BOSTON – Protein-rich diets are important, but people who don’t eat meat or dairy can often struggle to find sustainable sources. 

Groups advocating at the State House on Monday say the demand for protein sources will double in the next 25 years. They don’t believe the traditional market can support the growth. Now, meat and dairy alternatives are being prioritized.


What You Need To Know

  • Protein-rich diets are important, but people who don’t eat meat or dairy can often struggle to find sustainable sources

  • The groups advocating at the State House on Monday say the demand for protein sources will double in the next 25 years

  • They don’t believe the traditional market can support the growth

  • Meat and dairy alternatives like ones shown Monday are being prioritized

“High in protein, but I think most importantly, it tastes really good,” Megan Reece, sales manager at Rebellyous Foods, told a man visiting her table of free samples. 

“I think the texture is really good,” said the passerby. “It's really similar.”

Reece said her company has been working for almost a decade on alternative plant-based products like their chicken nuggets. Their biggest clients are school systems. 

Right now, they’re working on a new manufacturing technology to help lower costs and make their products more accessible and better priced for consumers. 

“Its one of the barriers to keeping people from purchasing meat alternatives. We know that,” Reece said about the cost of alternative proteins. 
"Our company has actually created a novel technology. So we're deploying a machine that is going to help us, you know, bring those prices down to the same cost as real chicken nuggets.”

Plant-based chicken nuggets aren’t new, but there were groups who showed off research that took cells from animals and turned them into real meat without having to slaughter a cow. It could be a game-changer for meat alternatives because it limits the number of animals needed, thereby reducing the impact on the environment without taking away familiar flavors. 

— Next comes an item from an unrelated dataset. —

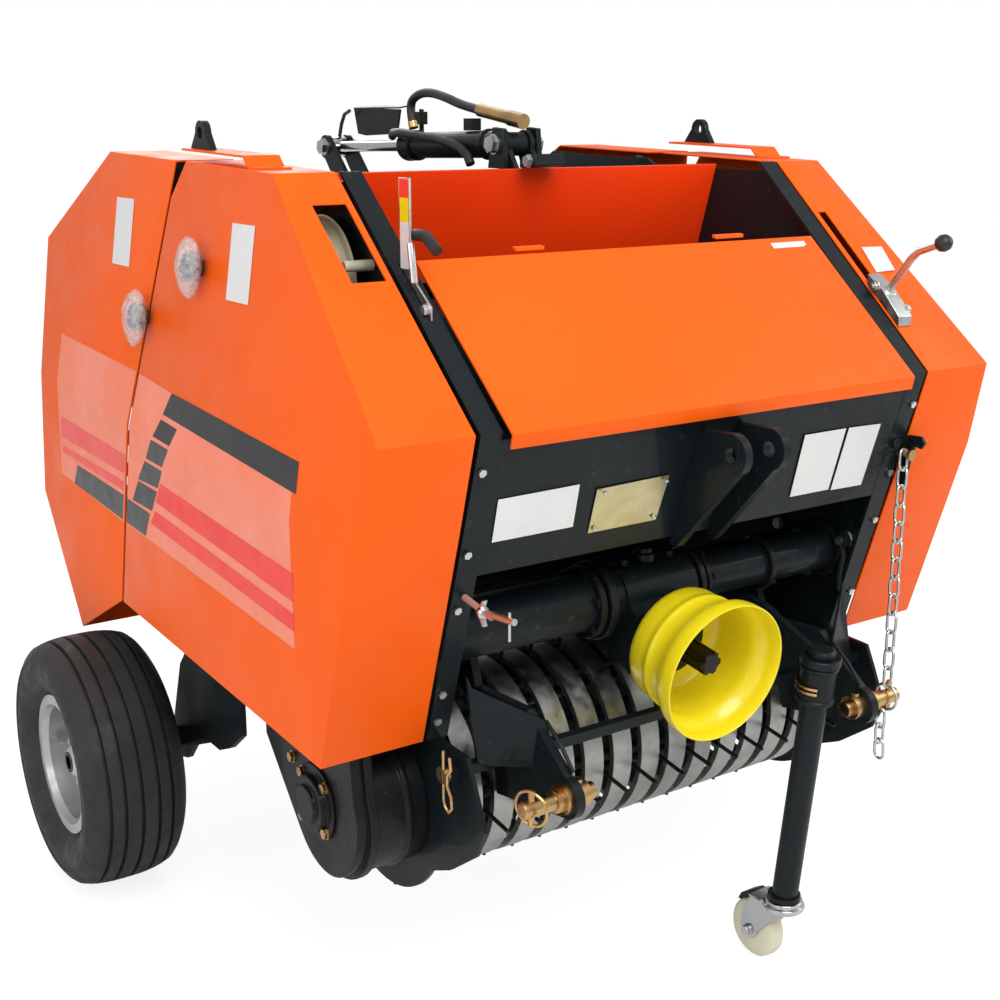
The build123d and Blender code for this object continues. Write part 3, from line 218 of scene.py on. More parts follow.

“There's an enormous benefit to being able to still provide people with a cultural experience of your eating a burger, or you're eating a chicken nugget,” says Noa Dalzell, the state policy director for Food Policy Action. “But you're not worried about the fact that it's so detrimental to the environment. So, all these products use much less water, much less land and at the same time, they still provide people with the taste, texture, cultural experience.”

Monday’s advocacy day wasn’t for any special ask but to educate the legislators they’ve been lobbying for two years. 

They are hoping the investment into alternative protein research will remain in the economic development bill.